*Instructions for the task:* Copy out all of the data below with no alterations.

*Given data:*
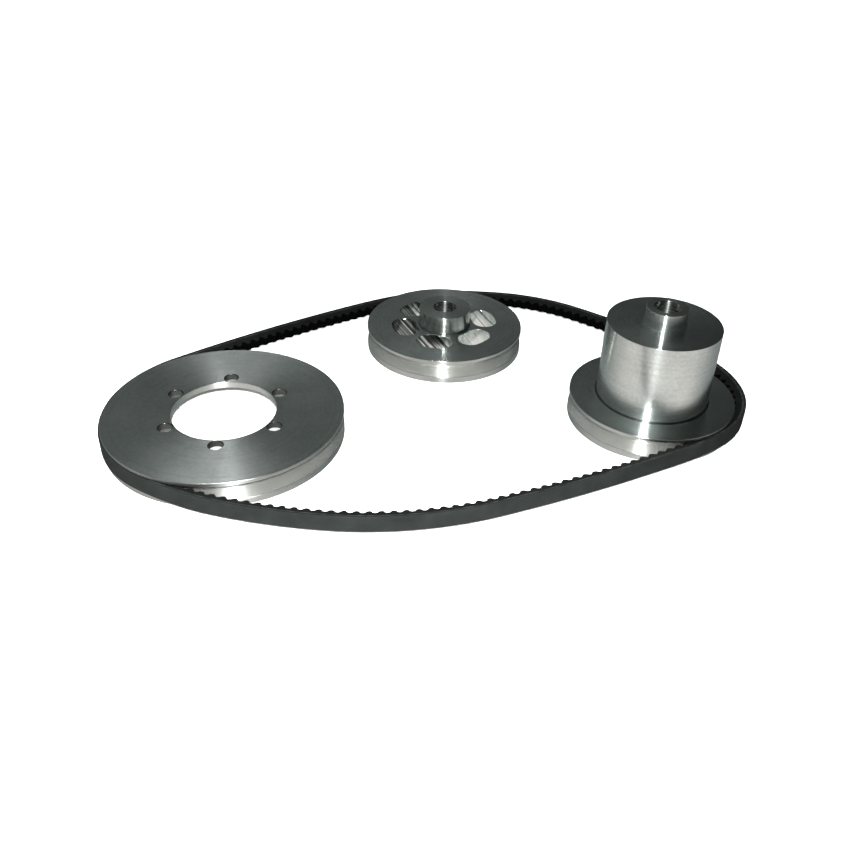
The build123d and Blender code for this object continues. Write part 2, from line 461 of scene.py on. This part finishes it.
def loop_place(distance, line_depth):
    """The point on the belt's back and the inward direction, at a distance along a line."""
    for arc in ARCS:
        length = arc["length"] - line_depth * arc["turn"]
        if distance <= length or arc is ARCS[-1]:
            break
        distance -= length
    fraction = min(distance / length, 1)
    radius = arc["length"] / arc["turn"]
    heading = arc["heading"] + arc["turn"] * fraction
    x = arc["start"][0] + radius * (sin(heading) - sin(arc["heading"]))
    y = arc["start"][1] - radius * (cos(heading) - cos(arc["heading"]))
    return Vector((x, y)), Vector((-sin(heading), cos(heading)))


# ================================================================ the belt's layers
def half_width(depth):
    return BELT_WIDTH / 2 - depth * FLANK_SLOPE


def sweep_belt(name, stations, sections):
    """Joins closed sections of (depth, height) points, one for each station along the loop.

    stations are (distance, line depth) pairs. Each corner keeps where it lies in the belt, as
    along, depth and height in metres, in the attribute belt_place.
    """
    count = len(sections[0])
    vertices = []
    for (distance, line_depth), section in zip(stations, sections):
        back, inward = loop_place(distance, line_depth)
        for depth, height in section:
            spot = back + inward * depth
            vertices.append((spot.x, spot.y, MID_HEIGHT + height))
    faces, places = [], []
    total = loop_length(stations[0][1])
    for k, (distance, line_depth) in enumerate(stations):
        n = (k + 1) % len(stations)
        ahead = stations[n][0] if n else total
        for i in range(count):
            j = (i + 1) % count
            faces.append((k * count + i, k * count + j, n * count + j, n * count + i))
            places += [(distance, *sections[k][i]), (distance, *sections[k][j])]
            places += [(ahead, *sections[n][j]), (ahead, *sections[n][i])]
    piece = new_piece(name, vertices, faces, foot_of("ring"))
    attribute = piece.data.attributes.new("belt_place", "FLOAT_VECTOR", "CORNER")
    attribute.data.foreach_set("vector", [value * MM for spot in places for value in spot])
    sharpen(piece)
    return piece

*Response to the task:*
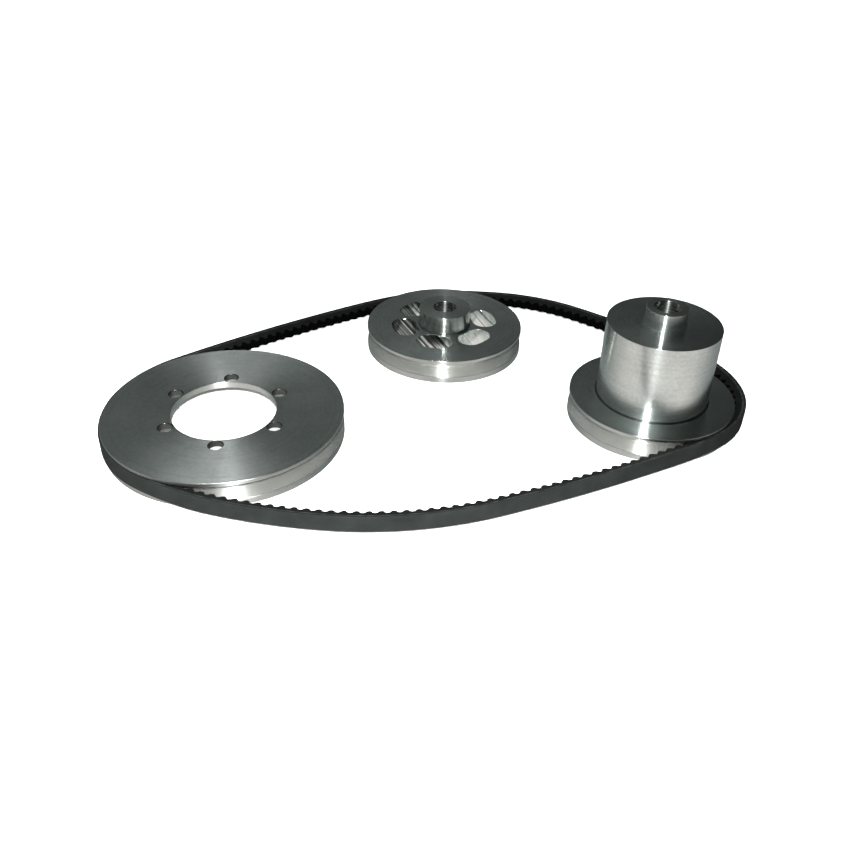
The build123d and Blender code for this object continues. Write part 2, from line 461 of scene.py on. This part finishes it.
def loop_place(distance, line_depth):
    """The point on the belt's back and the inward direction, at a distance along a line."""
    for arc in ARCS:
        length = arc["length"] - line_depth * arc["turn"]
        if distance <= length or arc is ARCS[-1]:
            break
        distance -= length
    fraction = min(distance / length, 1)
    radius = arc["length"] / arc["turn"]
    heading = arc["heading"] + arc["turn"] * fraction
    x = arc["start"][0] + radius * (sin(heading) - sin(arc["heading"]))
    y = arc["start"][1] - radius * (cos(heading) - cos(arc["heading"]))
    return Vector((x, y)), Vector((-sin(heading), cos(heading)))


# ================================================================ the belt's layers
def half_width(depth):
    return BELT_WIDTH / 2 - depth * FLANK_SLOPE


def sweep_belt(name, stations, sections):
    """Joins closed sections of (depth, height) points, one for each station along the loop.

    stations are (distance, line depth) pairs. Each corner keeps where it lies in the belt, as
    along, depth and height in metres, in the attribute belt_place.
    """
    count = len(sections[0])
    vertices = []
    for (distance, line_depth), section in zip(stations, sections):
        back, inward = loop_place(distance, line_depth)
        for depth, height in section:
            spot = back + inward * depth
            vertices.append((spot.x, spot.y, MID_HEIGHT + height))
    faces, places = [], []
    total = loop_length(stations[0][1])
    for k, (distance, line_depth) in enumerate(stations):
        n = (k + 1) % len(stations)
        ahead = stations[n][0] if n else total
        for i in range(count):
            j = (i + 1) % count
            faces.append((k * count + i, k * count + j, n * count + j, n * count + i))
            places += [(distance, *sections[k][i]), (distance, *sections[k][j])]
            places += [(ahead, *sections[n][j]), (ahead, *sections[n][i])]
    piece = new_piece(name, vertices, faces, foot_of("ring"))
    attribute = piece.data.attributes.new("belt_place", "FLOAT_VECTOR", "CORNER")
    attribute.data.foreach_set("vector", [value * MM for spot in places for value in spot])
    sharpen(piece)
    return piece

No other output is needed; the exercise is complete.